The U.S. Department of Education has opened an investigation into allegations that officials at the University of California, Berkeley (UC Berkeley) have allowed an anti-Semitic climate to develop on campus. The allegations have been voiced by two recent Jewish graduates of UC Berkeley–students whose past lawsuit on the matter was dropped.

The Los Angeles Times reported on the investigation last week. A spokesman for the Department of Education’s civil rights office emphasized that the opening of an investigation “in no way implies that [the office] has made a determination with regard to its merits.”

The complaint alleges that activities like mock checkpoints and the annual Israeli Apartheid Week create “a disturbing echo of incitement, intimidation, harassment and violence carried out under the Nazi regime and those of its allies in Europe against Jewish students and scholars … during the turbulent years leading up to and including the Holocaust.”

But a report (pdf) on Jewish student campus life, much criticized by free speech advocates and Palestine solidarity activists on other grounds, paints a starkly different picture than the complaint does. That report, which was slammed as harmful to academic freedom and conflated anti-Semitism with Palestine solidarity activism, still noted that “Jewish students have thriving, open communities and occupy a prominent place on the campuses visited in terms of numbers, access to services and opportunities to explore their religion, its history and culture.”

An attorney for the students claimed to the Los Angeles Times that student Palestine solidarity activists posed “as Israeli guards…forc[ed] people through mock checkpoints [and] wore Stars of David and skullcaps to attack Judaism and portray all Jews as ‘bloodthirsty barbarians.’” But that claim was strongly disputed by Students for Justice in Palestine activists interviewed by the campus newspaper.

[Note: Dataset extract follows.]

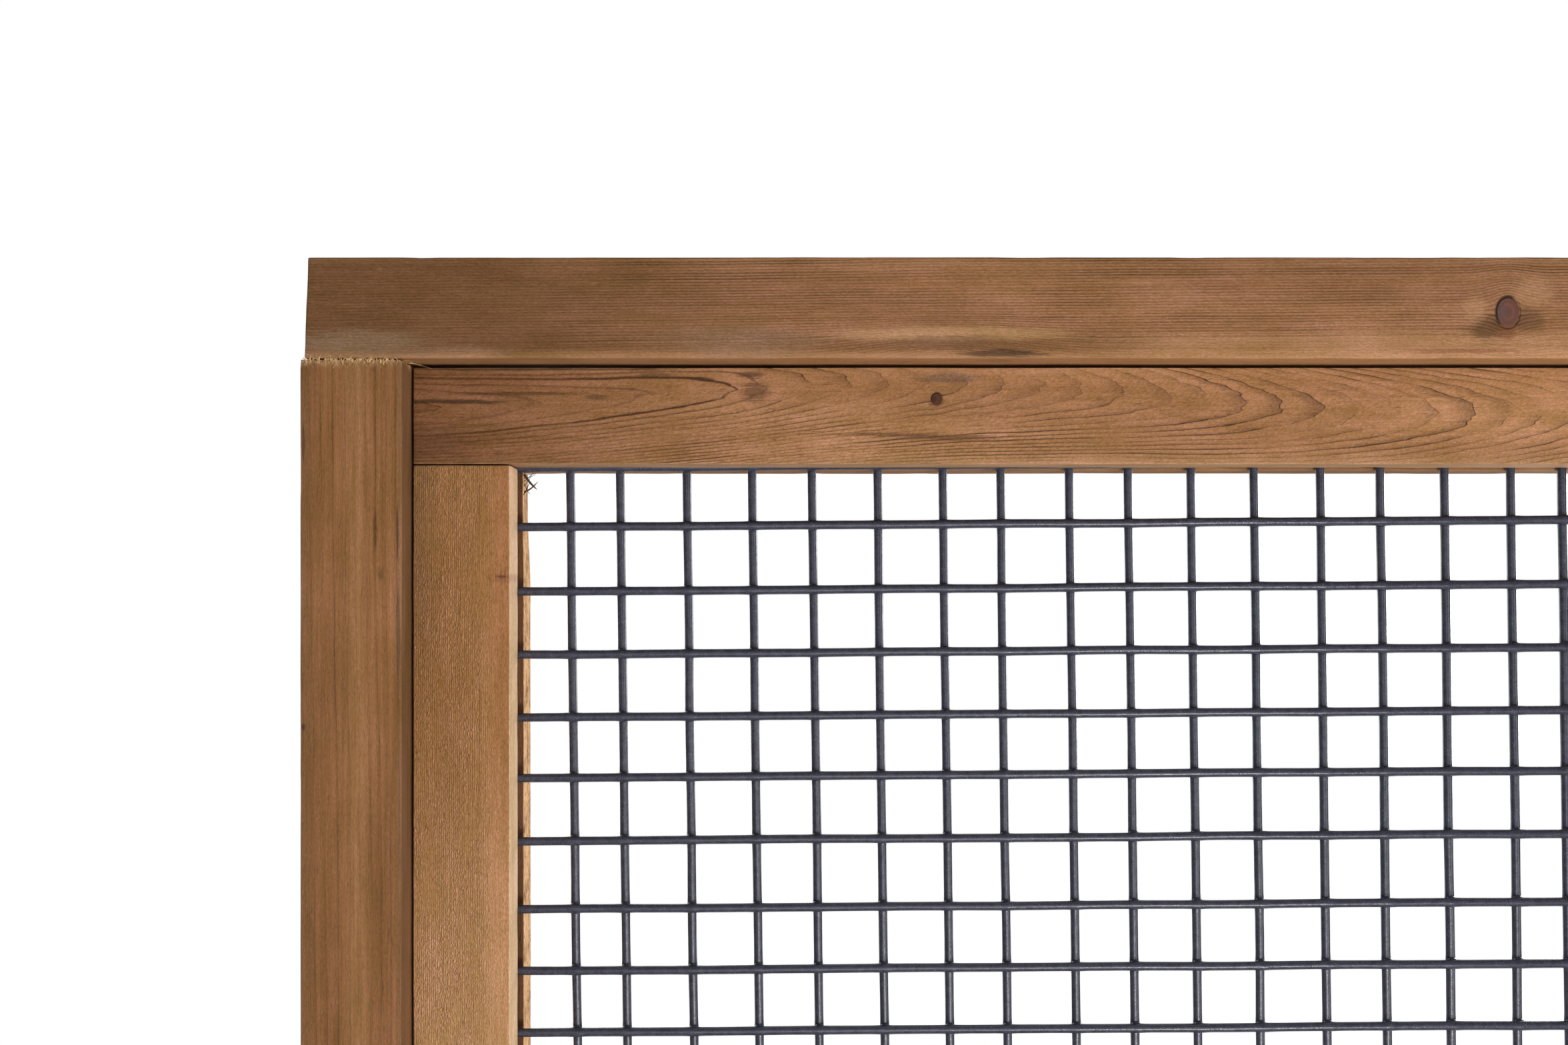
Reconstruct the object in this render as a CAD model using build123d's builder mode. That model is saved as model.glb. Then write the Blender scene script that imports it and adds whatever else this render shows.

“No one is stopped at checkpoints other than the actors in the demonstration — everyone knows that,” SJP member Mariah Lewis told The Daily Californian.

The complaint was filed by Jessica Felber and Brian Maissy. Both of them had filed suit against the university last year, but it was dropped. Both students were members of Tikvah Students for Israel.

The investigation is the latest one to be opened by the Department of Education ever since Jewish groups, led by the Zionist Organization of America, successfully lobbied the department to include religious groups with shared ethnic characteristics under the rubric of Title VI of the Civil Rights Act. That paved the way for Jewish students to file complaints alleging discrimination at their schools.

But so far, those claiming anti-Semitism as a result of Palestine-related activism on campus have come up short. As Naomi Zeveloff of the Jewish Daily Forward reported, “Jewish groups have yet to succeed in using this law against what they see as anti-Semitic anti-Israel activity on campus…A survey by the Forward has found that at least 10 anti-Semitism cases have been filed with either the Department of Education or in court under Title VI of the 1964 Civil Rights Act. In only one of these cases so far has the complainant been favored: a high school case in which Israel played no role.”

The allegations of anti-Semitism on UC Berkeley also come in the midst of a high-profile battle over Palestine solidarity activism on California campuses as a whole.

In July of this year, a report on Jewish students was issued that was criticized for recommending restrictions on speech related to Israel/Palestine. Then, a resolution was passed by the California Legislature that further tarred Palestine activism as anti-Semitic. The resolution, as reported by Mondoweiss, was drafted with the help of the Simon Wiesenthal Center and the University of California, though UC backed away from support of the bill after it was passed over concerns that it could violate First Amendment rights.

Most recently, the University of California Student Association passed a resolution that condemned the legislature’s actions and called on UC to stop profiting from the Israeli occupation by divesting from companies who do business with the Israeli military.